+++ Given data

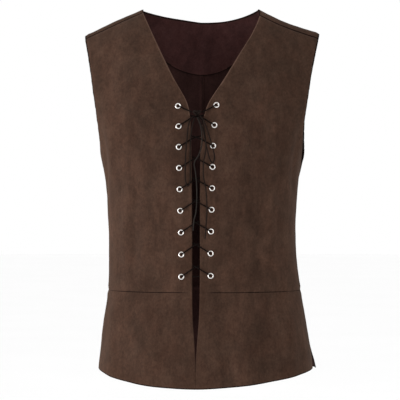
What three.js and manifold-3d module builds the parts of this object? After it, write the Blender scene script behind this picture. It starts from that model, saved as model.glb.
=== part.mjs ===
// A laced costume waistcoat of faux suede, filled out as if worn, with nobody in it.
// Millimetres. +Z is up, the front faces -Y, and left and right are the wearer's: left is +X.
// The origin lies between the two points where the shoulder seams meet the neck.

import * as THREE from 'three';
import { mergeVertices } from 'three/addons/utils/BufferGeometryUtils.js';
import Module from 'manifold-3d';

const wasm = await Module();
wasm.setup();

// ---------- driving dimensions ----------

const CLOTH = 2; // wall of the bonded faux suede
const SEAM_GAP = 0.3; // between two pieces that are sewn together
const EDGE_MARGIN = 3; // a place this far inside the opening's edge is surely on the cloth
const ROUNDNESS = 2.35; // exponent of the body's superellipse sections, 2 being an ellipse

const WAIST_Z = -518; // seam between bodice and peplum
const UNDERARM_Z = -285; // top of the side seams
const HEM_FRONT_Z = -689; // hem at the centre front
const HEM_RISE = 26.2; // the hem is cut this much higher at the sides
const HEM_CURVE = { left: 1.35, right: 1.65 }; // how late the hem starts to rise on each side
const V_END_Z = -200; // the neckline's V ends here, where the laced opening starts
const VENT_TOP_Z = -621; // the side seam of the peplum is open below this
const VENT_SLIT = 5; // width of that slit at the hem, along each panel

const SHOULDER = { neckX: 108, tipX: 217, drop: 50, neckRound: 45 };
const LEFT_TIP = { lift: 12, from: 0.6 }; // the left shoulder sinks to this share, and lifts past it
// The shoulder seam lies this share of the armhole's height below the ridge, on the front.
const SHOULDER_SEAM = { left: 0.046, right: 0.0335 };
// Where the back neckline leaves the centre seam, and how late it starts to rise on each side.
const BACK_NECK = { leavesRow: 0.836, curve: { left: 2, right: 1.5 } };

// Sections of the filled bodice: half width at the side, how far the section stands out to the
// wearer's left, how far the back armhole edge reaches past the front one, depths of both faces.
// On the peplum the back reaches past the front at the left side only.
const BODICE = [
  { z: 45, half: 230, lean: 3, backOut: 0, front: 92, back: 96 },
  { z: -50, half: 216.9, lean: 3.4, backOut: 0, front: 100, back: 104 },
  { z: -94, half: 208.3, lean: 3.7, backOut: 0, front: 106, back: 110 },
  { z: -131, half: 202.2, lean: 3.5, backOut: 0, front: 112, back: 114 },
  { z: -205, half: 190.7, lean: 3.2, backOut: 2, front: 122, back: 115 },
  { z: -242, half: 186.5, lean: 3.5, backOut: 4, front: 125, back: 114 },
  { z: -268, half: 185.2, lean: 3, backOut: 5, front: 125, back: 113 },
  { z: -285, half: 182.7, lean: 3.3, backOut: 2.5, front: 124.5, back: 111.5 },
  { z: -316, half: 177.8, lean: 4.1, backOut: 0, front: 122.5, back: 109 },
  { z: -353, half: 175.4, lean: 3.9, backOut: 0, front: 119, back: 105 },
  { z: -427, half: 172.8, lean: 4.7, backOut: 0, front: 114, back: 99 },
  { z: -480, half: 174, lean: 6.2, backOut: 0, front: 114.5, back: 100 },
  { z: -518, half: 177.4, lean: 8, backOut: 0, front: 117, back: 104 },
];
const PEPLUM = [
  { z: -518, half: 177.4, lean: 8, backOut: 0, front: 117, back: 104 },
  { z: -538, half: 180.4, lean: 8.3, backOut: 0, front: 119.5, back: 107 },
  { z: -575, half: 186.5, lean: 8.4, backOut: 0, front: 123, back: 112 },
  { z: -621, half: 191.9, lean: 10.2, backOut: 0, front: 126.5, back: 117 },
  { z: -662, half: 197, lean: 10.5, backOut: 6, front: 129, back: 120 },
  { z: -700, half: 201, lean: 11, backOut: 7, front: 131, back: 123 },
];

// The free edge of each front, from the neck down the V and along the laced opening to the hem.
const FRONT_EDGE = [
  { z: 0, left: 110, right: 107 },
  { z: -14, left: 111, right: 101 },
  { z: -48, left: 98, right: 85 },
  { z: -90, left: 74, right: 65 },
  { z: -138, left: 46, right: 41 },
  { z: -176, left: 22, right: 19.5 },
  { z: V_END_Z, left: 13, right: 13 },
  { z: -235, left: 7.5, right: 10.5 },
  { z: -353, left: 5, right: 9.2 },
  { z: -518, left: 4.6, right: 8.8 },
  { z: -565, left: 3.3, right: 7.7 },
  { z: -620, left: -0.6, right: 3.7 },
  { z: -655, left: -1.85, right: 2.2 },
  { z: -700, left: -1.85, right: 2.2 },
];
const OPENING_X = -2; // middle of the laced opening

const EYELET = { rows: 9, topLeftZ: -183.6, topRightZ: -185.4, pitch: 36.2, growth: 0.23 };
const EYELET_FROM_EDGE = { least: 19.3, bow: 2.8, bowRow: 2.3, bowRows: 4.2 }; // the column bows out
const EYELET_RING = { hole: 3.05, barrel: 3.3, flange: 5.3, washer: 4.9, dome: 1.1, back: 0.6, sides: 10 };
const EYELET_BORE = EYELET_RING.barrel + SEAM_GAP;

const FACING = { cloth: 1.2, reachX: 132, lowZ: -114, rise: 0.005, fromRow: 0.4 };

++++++
+++ Given data

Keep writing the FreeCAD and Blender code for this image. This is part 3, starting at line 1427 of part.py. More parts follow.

++++++
+++ Given data

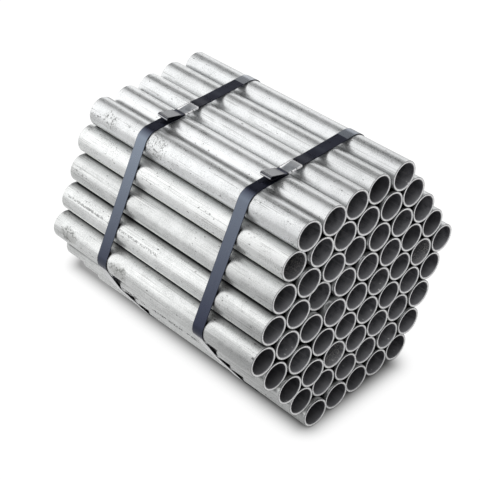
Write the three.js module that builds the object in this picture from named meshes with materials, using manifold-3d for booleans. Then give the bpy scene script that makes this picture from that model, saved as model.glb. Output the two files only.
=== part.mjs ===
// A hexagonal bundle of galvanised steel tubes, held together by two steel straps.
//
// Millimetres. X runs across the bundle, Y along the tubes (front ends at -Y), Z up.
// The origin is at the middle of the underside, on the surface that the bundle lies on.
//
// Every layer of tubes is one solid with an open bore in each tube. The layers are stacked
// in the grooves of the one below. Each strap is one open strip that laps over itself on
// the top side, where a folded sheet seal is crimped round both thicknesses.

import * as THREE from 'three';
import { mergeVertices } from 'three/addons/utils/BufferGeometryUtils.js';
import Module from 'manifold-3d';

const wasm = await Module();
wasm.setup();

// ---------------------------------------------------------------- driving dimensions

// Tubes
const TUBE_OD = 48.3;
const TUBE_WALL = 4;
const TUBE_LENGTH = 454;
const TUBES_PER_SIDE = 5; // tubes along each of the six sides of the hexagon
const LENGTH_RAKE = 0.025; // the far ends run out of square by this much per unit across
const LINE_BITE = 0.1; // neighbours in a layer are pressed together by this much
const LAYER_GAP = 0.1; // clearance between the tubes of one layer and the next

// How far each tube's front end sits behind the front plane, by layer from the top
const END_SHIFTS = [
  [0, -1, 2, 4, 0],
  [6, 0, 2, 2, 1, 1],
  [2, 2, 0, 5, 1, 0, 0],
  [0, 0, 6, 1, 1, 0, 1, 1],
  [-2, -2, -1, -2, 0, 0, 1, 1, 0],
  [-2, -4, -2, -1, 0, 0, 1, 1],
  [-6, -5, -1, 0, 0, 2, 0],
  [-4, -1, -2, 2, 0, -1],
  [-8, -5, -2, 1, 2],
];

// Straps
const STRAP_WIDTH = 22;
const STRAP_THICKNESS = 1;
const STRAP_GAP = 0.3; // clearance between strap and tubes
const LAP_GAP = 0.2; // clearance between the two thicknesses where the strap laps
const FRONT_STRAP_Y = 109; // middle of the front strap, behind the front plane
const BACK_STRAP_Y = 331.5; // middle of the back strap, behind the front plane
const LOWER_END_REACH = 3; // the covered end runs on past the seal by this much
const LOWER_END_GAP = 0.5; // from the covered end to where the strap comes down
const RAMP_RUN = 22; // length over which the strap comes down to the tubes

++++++

(Exercise objective)
Repeat exactly the lines from the one that contains "What three.js and" through the one that contains "const ROUNDNESS = 2.35;", and only those.

(Output of the exercise)
What three.js and manifold-3d module builds the parts of this object? After it, write the Blender scene script behind this picture. It starts from that model, saved as model.glb.
=== part.mjs ===
// A laced costume waistcoat of faux suede, filled out as if worn, with nobody in it.
// Millimetres. +Z is up, the front faces -Y, and left and right are the wearer's: left is +X.
// The origin lies between the two points where the shoulder seams meet the neck.

import * as THREE from 'three';
import { mergeVertices } from 'three/addons/utils/BufferGeometryUtils.js';
import Module from 'manifold-3d';

const wasm = await Module();
wasm.setup();

// ---------- driving dimensions ----------

const CLOTH = 2; // wall of the bonded faux suede
const SEAM_GAP = 0.3; // between two pieces that are sewn together
const EDGE_MARGIN = 3; // a place this far inside the opening's edge is surely on the cloth
const ROUNDNESS = 2.35; // exponent of the body's superellipse sections, 2 being an ellipse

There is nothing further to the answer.